The communiqué mentioned at least 20 dead, and that a local crisis desk had been established to find out what really happened.
When the two journalists start discussing the issue, Arslan was told through her earpiece, “This incident is not to be mentioned, so stop it!” But her guest, Dündar, continued to mention the details he had gathered over the Internet. Arslan would later recall that she “at that very moment wanted to walk out of the studio.”
When they left the studio, a fierce row broke out with the program manager. Arslan argued that she had the governor's statement as an official confirmation, but was told in response: “What does the governor know? We will not go into the story until the top military command issues a statement.”
CNN Türk had to wait until noon, several hours later, when the General Staff in Ankara issued a communiqué. Only then was the story allowed on air.
The embargo was respected by all the other “mainstream” channels as well as the Turkish Radio and Television Corporation (TRT), which is a state broadcaster.
In the days following the incident, there were strong voices of dissent in the media and it was soon apparent that employers would not tolerate critical voices in the outlets they owned.
First in line to be fired was the popular, leftist columnist Ece Temelkuran, who was told by the management of the Habertürk daily that her column would be discontinued.
“Including my emotionless ‘thank you,' the phone conversation lasted less than a minute. ‘The newspaper's owner has decided… Er… not to… renew your contract… I am sorry'," she later wrote for the Guardian.
In a related incident, another columnist, Nuray Mert, was fired from the Milliyet daily on Feb. 13, 2012.
According to reports, the reason was her critical stance regarding government policies vis-à-vis the Kurds.

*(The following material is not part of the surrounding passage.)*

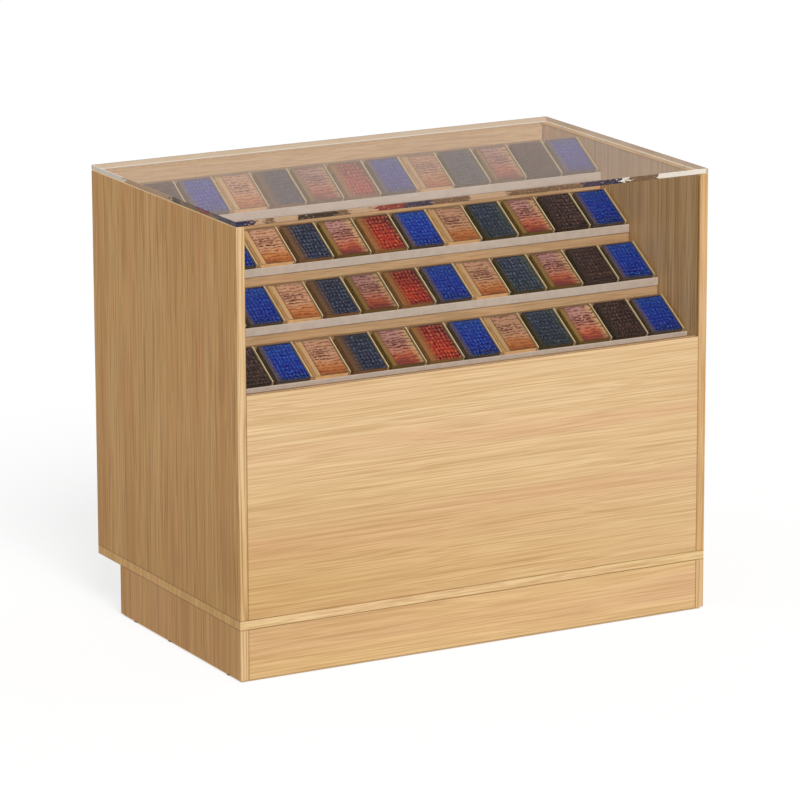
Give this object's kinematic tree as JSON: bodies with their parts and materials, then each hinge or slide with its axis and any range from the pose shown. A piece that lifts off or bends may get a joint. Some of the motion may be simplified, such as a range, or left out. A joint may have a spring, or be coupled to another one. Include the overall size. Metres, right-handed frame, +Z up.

Soon after, the political talk show on the NTV channel she participated in was also canceled.
Another incident cited in Baydar's report shows how Erdoğan's pressure on businessman and media mogul Erdoğan Demirören over a story published in one of his dailies reduced Demirören to tears.

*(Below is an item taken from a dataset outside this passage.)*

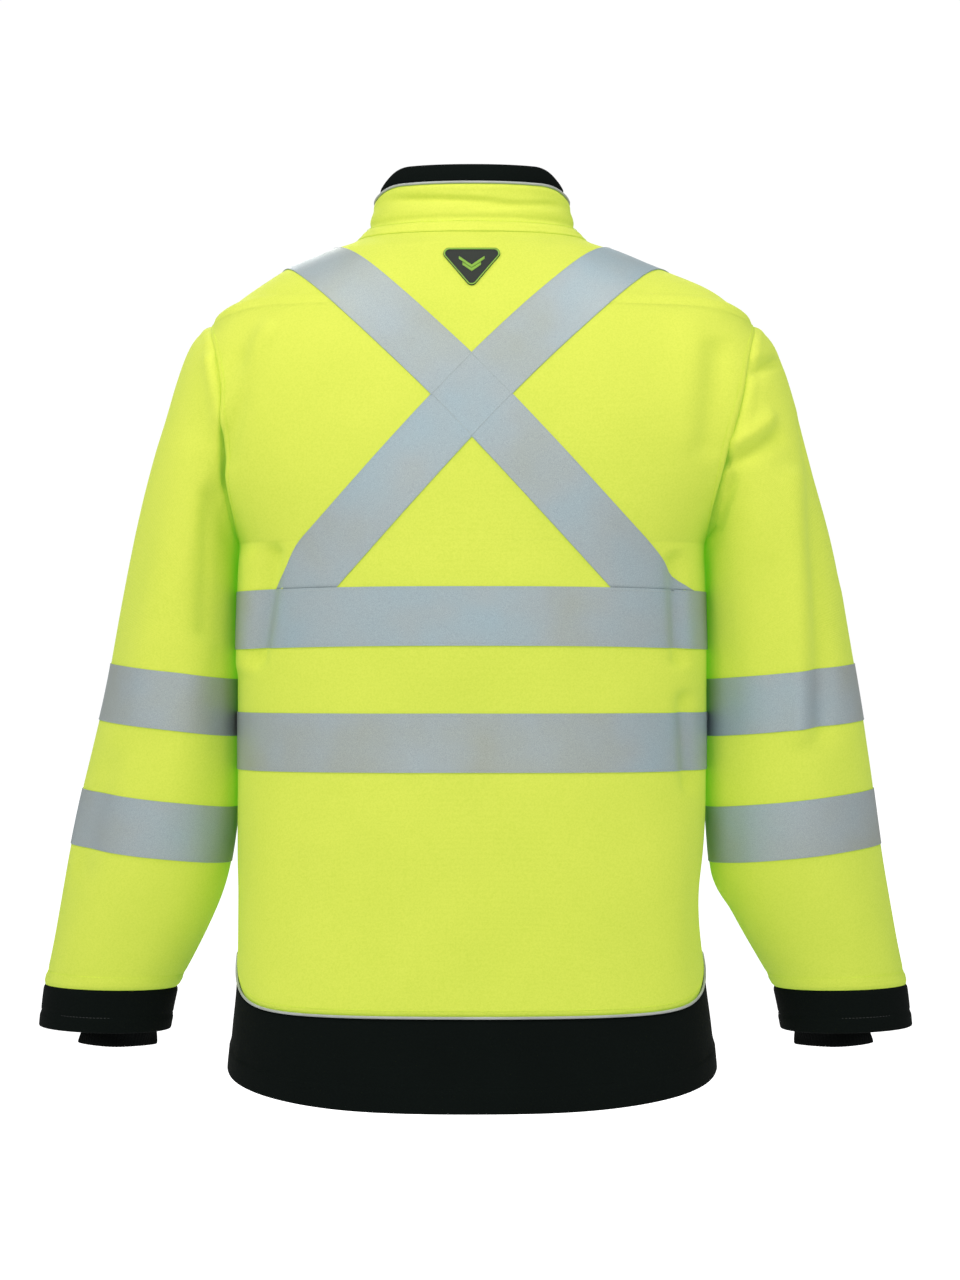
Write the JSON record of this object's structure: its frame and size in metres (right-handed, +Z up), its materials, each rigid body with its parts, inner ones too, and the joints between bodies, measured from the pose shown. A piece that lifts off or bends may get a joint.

An audio clip which was posted online following the December 2013 graft probe becoming public allegedly included the voices of Erdoğan giving Demirören a dressing-down about the publication of the minutes of a meeting between Abdullah Öcalan, the imprisoned leader of the outlawed Kurdistan Workers' Party (PKK), and a delegation from the pro-Kurdish Peace and Democracy Party (BDP) in Öcalan's prison cell on the island of İmralı. Demirören is heard explaining despairingly to Erdoğan that he was also shocked to see it on the page and that he would do what is necessary to fix the situation. However, after failing to cool a fuming Erdoğan down, Demirören was finally heard crying.
The Milliyet daily's main headline on Feb. 28, 2013 was “İmralı minutes” and the article gave all the details of what the PKK leader discussed with the BDP representatives. Erdoğan called Demirören directly and started to reprimand him, Editor-In-Chief Derya Sazak and correspondent Namık Durukan for the story, using words like “shameful,” “immoral,” “vile” and “lowbred.”
The incident forced veteran journalist Hasan Cemal to part ways with the daily because he was also directly singled out by Erdoğan and the paper refused to publish his columns.
Prominent journalists such as Nazlı Ilıcak, Mehmet Altan, Baydar himself and many others were also sacked either because they criticized the government, called on the government to shed light on the graft allegations, published content which the government did not like, or because they did not criticize the Gülen movement.
Other journalists, like the pro-government Sabah daily's Yasemin Taşkın, lost their jobs for other reasons. Taşkın was sacked because her husband, an Italian, conducted an interview with Islamic scholar Fethullah Gülen, who inspired the Gülen movement, for an Italian daily, as cited in Baydar's report.